The listmodel will be allocated and initialized within the controller class along with the table data source and delegate in the viewDidLoad event. Notice I have also added the filtered list initializations here as well as defaulted the match label text.


- (void)viewDidLoad
{
    [super viewDidLoad];
    NSLog(@"View did load, init of data");
    _listModel = [[ListModel alloc] init];
    _filterdList = _listModel.tableData; //init to data source at first
    _matchLbl.text = [NSString stringWithFormat:@"Matches: %lu", _filterdList.count];
    _tableView.dataSource = self;
    _tableView.delegate = self;
    
}

Next we can setup the filter event to re-filter our array every time the textfield value changes, this is also where the label can be updated.

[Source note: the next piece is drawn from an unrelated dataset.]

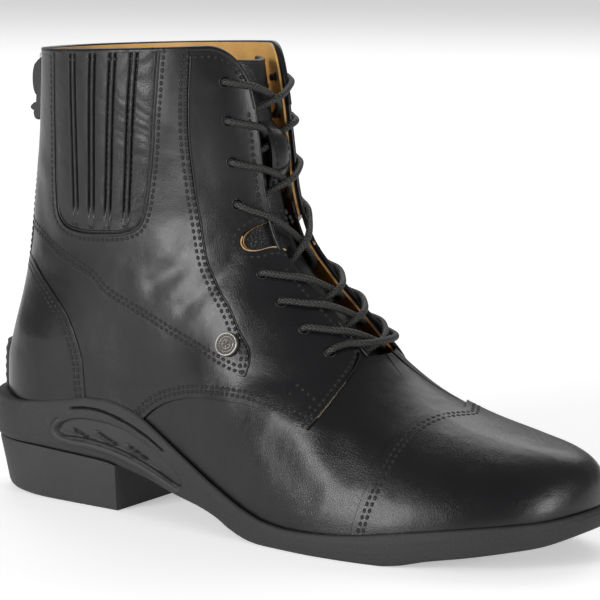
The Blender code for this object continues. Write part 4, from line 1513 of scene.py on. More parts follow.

- (IBAction)filterChanged:(UITextField *)sender
{
    _filterdList = [_listModel sortWithSquence:sender.text]; //get our sorted list
    _matchLbl.text = [NSString stringWithFormat:@"Matches: %lu", _filterdList.count]; //update our label
    [_tableView reloadData]; //reload the table data
}

Finally we can implement the 3 table methods properly:

- (NSInteger)numberOfSectionsInTableView:(UITableView *)tableView
{
    return 1;
}

- (NSInteger)tableView:(UITableView *)tableView numberOfRowsInSection:(NSInteger)section
{
    return _filterdList.count;
}

- (UITableViewCell *)tableView:(UITableView *)tableView cellForRowAtIndexPath:(NSIndexPath *)indexPath
{
    //here we create a simple identifier for reusability 
    static NSString *cellID = @"SimpleID";
     
    UITableViewCell *cell = [tableView dequeueReusableCellWithIdentifier:cellID];
     
    if (cell == nil) { //check if its nil, if it is we need to create a simple cell with the default style
        cell = [[UITableViewCell alloc] initWithStyle:UITableViewCellStyleDefault reuseIdentifier:cellID];
    }
     
    NSString *cellText = [_filterdList objectAtIndex:indexPath.row]; 
    cell.textLabel.text = cellText; //set the inner cell label text

    return cell;
}

The final product will look like this:

App Sample

App Sample Filtered

Not sure what nonpariello is but it has my name in it so it must be something important.